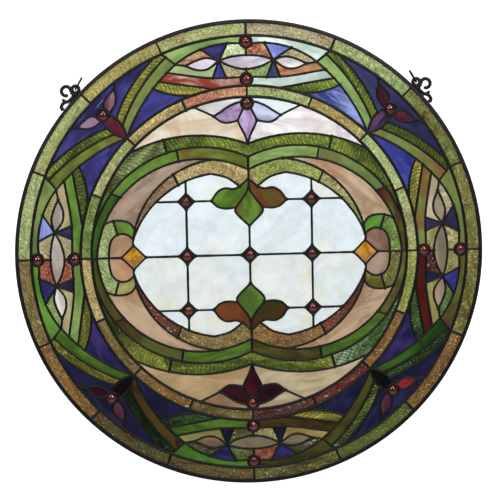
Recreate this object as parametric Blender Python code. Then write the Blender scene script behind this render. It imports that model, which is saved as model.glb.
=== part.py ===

--

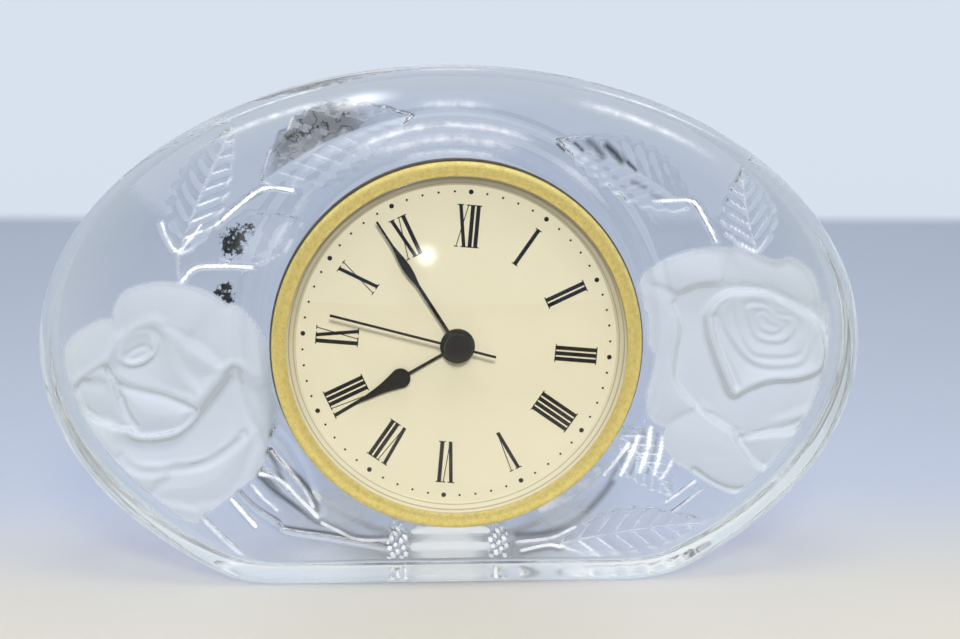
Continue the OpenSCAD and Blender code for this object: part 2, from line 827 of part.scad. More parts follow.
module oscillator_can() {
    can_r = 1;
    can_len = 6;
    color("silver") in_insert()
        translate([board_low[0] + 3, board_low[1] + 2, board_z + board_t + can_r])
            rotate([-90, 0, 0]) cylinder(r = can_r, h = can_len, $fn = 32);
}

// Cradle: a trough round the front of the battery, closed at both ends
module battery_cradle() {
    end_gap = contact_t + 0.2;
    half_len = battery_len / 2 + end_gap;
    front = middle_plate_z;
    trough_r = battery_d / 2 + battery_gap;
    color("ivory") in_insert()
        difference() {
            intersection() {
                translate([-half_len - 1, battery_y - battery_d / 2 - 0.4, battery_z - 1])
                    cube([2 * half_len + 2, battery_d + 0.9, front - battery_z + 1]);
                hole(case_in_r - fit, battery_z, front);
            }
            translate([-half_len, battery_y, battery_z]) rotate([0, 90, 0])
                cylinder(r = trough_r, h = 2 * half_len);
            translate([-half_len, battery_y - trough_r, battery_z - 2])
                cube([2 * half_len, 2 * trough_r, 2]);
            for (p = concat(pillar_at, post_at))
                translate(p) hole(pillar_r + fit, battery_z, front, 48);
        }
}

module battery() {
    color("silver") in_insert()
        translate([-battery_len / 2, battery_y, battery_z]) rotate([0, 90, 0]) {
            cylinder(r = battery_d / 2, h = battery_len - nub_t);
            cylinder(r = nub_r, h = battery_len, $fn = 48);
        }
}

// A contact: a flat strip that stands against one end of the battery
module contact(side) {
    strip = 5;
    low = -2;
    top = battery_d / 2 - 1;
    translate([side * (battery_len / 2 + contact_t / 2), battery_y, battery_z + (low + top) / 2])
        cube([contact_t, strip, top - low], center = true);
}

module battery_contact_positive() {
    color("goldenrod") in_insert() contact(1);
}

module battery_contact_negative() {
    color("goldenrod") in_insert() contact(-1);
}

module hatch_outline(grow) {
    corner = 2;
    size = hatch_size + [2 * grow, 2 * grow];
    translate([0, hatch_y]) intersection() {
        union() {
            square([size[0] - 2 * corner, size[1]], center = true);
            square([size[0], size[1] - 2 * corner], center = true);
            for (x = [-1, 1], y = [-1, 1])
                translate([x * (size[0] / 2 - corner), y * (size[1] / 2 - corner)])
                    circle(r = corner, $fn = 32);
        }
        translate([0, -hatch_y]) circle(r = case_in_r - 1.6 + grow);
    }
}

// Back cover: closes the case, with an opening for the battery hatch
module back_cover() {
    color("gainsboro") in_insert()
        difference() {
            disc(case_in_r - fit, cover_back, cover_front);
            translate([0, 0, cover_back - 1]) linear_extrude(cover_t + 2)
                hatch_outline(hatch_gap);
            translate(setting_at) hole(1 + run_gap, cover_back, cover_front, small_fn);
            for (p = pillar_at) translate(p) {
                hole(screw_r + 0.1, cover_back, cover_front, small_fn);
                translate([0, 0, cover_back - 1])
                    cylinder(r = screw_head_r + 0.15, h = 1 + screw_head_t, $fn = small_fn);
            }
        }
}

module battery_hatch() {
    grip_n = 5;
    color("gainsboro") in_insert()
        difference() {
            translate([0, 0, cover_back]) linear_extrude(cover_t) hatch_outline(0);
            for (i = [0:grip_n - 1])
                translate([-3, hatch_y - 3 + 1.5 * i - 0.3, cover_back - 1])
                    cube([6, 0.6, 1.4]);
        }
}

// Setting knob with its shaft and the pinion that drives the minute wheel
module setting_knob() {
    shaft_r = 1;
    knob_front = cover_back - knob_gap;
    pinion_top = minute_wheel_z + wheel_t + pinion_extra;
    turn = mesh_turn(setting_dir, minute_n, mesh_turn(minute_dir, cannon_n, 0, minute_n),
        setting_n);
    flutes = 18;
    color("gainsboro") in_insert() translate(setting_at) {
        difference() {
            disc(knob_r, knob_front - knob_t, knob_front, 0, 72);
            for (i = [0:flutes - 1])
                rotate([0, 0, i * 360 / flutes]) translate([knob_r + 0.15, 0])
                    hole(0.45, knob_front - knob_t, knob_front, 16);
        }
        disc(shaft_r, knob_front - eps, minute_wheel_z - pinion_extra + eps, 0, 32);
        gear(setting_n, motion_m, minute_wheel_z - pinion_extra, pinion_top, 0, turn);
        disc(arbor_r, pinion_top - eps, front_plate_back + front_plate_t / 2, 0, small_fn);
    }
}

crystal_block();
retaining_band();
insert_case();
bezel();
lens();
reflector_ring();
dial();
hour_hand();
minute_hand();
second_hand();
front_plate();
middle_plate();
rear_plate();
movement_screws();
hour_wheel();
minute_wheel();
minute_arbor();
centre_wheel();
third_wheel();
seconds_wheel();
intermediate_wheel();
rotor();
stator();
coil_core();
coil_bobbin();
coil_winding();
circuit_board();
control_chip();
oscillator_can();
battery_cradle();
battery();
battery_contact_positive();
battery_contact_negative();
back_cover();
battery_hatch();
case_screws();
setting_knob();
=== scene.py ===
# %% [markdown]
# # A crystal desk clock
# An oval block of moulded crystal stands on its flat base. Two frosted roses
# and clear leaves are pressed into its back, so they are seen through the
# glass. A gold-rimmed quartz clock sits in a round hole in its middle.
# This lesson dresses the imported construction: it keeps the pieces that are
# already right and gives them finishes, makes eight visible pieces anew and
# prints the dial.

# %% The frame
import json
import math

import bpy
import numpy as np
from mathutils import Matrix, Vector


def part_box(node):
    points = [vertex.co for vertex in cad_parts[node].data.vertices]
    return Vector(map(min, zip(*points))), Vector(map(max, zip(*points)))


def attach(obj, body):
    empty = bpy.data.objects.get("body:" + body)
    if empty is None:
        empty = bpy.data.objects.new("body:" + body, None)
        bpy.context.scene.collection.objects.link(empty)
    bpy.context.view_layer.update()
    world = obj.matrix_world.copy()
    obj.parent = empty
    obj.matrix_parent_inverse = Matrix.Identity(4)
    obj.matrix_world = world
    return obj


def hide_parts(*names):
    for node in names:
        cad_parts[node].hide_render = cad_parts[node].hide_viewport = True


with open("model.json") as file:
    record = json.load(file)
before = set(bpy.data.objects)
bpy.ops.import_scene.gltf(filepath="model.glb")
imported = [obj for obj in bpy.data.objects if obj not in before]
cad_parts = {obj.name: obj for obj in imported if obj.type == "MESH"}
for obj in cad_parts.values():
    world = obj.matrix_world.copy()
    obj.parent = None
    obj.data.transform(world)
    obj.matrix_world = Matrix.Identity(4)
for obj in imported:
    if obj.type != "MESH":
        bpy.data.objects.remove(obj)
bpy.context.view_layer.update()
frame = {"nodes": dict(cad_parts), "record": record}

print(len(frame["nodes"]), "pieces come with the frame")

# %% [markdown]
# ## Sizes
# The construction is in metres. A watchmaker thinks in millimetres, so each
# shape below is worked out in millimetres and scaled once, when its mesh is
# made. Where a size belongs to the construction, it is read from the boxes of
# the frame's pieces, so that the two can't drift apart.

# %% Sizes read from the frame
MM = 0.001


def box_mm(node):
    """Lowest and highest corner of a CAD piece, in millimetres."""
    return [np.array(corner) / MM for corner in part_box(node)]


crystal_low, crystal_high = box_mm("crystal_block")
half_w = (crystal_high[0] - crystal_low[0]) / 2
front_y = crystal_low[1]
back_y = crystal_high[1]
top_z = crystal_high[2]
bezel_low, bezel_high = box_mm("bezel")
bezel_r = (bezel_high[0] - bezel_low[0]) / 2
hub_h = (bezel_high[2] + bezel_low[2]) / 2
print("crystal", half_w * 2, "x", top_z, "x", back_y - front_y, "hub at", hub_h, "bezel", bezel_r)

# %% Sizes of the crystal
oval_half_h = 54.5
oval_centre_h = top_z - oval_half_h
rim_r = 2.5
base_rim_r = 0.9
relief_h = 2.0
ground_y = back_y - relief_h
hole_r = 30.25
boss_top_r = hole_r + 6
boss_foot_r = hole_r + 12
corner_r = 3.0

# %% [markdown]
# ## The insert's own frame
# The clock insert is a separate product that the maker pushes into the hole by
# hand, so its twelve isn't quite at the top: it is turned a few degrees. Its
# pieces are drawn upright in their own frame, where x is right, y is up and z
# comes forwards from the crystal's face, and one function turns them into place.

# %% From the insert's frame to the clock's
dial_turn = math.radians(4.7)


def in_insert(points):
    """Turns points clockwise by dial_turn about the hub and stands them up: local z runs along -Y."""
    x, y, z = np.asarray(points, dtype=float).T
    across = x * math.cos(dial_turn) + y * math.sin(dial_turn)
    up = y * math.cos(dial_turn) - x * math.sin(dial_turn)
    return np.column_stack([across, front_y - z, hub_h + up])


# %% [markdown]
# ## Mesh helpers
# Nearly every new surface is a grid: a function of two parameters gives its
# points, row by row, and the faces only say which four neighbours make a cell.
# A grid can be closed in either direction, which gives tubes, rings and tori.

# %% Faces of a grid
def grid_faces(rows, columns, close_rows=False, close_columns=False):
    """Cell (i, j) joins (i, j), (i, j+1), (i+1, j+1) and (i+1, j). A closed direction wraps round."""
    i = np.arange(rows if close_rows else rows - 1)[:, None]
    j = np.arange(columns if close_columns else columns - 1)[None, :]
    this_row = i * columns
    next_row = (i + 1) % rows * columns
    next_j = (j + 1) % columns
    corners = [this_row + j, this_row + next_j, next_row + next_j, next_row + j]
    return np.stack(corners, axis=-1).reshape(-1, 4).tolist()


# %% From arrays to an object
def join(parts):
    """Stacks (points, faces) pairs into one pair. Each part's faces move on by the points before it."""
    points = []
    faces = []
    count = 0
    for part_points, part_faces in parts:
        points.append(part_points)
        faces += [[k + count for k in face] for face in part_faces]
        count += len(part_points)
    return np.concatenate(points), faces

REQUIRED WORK
Write out, exactly as they stand, the lines from the one containing "crystal_block();" through the one containing "import math", both ends included.

SOLUTION FOR THIS EXERCISE
crystal_block();
retaining_band();
insert_case();
bezel();
lens();
reflector_ring();
dial();
hour_hand();
minute_hand();
second_hand();
front_plate();
middle_plate();
rear_plate();
movement_screws();
hour_wheel();
minute_wheel();
minute_arbor();
centre_wheel();
third_wheel();
seconds_wheel();
intermediate_wheel();
rotor();
stator();
coil_core();
coil_bobbin();
coil_winding();
circuit_board();
control_chip();
oscillator_can();
battery_cradle();
battery();
battery_contact_positive();
battery_contact_negative();
back_cover();
battery_hatch();
case_screws();
setting_knob();
=== scene.py ===
# %% [markdown]
# # A crystal desk clock
# An oval block of moulded crystal stands on its flat base. Two frosted roses
# and clear leaves are pressed into its back, so they are seen through the
# glass. A gold-rimmed quartz clock sits in a round hole in its middle.
# This lesson dresses the imported construction: it keeps the pieces that are
# already right and gives them finishes, makes eight visible pieces anew and
# prints the dial.

# %% The frame
import json
import math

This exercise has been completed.